Your goal: Note how many lines include the word "between", and give that number by itself.

Records:

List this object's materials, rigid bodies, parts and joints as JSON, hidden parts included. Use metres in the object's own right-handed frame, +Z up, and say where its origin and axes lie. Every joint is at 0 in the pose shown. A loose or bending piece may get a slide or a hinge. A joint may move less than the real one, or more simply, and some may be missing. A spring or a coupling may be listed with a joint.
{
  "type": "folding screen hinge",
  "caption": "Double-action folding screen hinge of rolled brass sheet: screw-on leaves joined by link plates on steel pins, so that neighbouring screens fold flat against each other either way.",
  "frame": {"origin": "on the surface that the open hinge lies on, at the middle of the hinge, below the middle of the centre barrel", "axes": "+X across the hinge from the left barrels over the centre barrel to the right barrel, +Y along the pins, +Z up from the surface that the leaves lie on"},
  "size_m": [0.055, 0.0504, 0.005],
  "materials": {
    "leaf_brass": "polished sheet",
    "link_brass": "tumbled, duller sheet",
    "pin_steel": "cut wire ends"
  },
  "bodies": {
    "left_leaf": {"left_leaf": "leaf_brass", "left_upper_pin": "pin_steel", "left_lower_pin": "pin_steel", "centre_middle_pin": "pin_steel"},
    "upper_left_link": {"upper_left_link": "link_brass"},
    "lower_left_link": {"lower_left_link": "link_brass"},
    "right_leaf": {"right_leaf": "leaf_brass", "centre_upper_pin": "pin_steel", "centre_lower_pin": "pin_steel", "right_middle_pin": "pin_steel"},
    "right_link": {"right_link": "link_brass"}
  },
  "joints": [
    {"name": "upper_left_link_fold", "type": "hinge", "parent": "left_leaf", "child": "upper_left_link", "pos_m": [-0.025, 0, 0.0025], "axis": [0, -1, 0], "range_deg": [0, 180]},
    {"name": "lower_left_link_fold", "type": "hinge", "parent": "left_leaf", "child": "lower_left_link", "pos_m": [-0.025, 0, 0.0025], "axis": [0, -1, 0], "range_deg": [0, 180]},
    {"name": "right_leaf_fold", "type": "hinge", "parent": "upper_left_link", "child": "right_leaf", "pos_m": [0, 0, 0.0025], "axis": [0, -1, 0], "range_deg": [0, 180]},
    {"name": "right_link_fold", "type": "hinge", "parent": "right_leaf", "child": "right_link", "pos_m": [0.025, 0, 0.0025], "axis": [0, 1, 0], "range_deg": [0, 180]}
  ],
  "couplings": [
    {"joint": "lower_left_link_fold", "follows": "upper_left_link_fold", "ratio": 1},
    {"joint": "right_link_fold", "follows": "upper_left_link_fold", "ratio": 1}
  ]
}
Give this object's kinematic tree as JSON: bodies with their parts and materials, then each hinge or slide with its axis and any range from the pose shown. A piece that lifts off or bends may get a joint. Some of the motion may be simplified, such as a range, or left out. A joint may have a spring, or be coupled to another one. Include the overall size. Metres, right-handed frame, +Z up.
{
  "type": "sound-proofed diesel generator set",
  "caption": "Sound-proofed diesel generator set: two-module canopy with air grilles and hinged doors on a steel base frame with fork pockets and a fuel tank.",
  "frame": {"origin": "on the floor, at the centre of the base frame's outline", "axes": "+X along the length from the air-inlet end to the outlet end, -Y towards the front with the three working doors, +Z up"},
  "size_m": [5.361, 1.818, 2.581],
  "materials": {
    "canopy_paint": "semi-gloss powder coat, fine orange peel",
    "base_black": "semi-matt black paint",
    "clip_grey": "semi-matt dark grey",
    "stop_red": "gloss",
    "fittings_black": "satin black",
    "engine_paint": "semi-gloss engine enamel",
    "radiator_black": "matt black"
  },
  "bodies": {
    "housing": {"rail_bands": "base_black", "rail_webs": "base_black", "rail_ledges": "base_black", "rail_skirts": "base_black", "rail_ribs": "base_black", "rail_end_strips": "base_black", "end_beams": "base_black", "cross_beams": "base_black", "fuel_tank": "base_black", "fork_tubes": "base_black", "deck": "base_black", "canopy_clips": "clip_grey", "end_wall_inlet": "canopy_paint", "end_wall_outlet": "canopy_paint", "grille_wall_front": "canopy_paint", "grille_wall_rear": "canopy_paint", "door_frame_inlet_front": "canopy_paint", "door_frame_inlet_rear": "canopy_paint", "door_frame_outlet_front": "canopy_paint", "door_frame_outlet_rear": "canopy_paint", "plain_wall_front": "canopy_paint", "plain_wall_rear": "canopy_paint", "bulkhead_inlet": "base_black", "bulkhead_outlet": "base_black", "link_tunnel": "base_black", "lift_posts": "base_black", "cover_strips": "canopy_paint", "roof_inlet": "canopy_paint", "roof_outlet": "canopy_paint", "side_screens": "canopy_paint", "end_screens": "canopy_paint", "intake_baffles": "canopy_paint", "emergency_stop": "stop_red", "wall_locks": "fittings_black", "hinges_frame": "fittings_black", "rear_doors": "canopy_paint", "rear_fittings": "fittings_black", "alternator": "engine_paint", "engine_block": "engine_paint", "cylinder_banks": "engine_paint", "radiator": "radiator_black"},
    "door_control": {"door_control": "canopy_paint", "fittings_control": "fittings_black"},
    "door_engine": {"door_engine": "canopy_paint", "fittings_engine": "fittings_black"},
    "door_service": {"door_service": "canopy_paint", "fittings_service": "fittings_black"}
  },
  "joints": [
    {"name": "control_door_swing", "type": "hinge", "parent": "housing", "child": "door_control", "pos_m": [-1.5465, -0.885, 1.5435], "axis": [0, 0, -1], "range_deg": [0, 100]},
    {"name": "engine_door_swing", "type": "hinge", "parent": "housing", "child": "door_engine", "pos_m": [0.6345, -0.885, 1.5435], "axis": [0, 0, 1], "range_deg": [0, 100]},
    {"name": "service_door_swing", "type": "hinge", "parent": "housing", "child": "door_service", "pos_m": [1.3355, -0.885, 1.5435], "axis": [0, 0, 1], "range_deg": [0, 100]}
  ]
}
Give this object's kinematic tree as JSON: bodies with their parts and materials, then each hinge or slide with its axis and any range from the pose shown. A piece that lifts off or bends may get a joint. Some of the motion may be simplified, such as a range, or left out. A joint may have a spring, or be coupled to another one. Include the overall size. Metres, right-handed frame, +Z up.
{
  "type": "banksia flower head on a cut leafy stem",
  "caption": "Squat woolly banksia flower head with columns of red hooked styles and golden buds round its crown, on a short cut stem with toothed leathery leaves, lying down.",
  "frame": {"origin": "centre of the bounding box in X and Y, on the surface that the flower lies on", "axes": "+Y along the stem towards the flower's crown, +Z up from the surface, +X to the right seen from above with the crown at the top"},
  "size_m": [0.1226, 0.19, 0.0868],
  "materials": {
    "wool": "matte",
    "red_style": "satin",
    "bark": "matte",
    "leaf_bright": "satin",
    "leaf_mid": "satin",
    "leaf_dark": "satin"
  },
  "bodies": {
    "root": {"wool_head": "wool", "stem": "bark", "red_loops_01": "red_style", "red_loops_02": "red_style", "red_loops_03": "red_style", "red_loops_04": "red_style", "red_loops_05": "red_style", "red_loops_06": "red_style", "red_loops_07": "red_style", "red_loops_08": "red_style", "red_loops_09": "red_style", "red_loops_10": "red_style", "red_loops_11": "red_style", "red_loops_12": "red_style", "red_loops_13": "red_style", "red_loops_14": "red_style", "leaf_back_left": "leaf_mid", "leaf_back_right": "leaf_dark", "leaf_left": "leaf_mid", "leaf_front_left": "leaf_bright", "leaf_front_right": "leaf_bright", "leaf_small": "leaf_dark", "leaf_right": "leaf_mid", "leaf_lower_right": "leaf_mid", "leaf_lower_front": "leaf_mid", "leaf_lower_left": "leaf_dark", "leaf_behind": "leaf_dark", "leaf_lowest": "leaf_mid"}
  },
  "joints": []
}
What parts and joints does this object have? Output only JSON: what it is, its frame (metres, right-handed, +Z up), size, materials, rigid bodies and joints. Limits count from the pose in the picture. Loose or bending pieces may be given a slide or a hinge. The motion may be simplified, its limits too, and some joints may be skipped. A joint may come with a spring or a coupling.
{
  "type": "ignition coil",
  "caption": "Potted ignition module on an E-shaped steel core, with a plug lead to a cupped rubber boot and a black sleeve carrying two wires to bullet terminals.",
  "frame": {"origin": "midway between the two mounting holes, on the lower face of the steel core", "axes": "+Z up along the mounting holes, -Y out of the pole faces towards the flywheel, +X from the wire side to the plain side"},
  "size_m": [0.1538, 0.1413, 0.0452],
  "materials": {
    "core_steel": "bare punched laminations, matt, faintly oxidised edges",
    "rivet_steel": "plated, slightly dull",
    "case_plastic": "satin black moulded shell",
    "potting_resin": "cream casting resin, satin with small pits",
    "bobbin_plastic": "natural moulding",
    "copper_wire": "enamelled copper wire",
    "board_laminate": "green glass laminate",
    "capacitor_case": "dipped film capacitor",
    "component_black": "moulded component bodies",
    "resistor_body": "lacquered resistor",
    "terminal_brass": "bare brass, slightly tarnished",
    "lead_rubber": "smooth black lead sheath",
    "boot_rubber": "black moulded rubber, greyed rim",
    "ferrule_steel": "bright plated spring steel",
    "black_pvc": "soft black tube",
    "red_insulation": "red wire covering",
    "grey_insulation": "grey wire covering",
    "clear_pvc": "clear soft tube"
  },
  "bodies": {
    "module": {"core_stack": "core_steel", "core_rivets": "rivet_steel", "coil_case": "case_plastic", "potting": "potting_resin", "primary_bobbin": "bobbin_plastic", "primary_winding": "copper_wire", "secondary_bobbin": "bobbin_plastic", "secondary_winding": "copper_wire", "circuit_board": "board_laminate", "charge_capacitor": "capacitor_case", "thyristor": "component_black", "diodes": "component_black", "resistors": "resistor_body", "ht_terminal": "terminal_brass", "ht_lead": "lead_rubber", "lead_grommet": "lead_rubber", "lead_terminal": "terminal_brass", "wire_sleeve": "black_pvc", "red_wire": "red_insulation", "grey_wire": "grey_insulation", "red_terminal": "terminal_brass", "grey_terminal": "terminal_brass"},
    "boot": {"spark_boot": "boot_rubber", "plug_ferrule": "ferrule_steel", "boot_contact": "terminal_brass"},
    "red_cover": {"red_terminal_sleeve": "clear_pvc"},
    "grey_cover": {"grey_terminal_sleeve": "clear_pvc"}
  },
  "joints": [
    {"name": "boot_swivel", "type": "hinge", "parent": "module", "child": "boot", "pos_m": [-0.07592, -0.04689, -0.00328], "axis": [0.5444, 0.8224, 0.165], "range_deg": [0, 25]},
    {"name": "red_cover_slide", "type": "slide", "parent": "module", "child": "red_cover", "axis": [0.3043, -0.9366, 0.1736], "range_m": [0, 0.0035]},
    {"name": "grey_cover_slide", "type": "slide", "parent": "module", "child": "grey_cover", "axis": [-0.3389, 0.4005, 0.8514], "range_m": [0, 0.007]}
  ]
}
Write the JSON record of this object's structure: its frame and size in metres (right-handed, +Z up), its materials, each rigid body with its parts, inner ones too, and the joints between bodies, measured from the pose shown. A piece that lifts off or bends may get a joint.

Task response: 2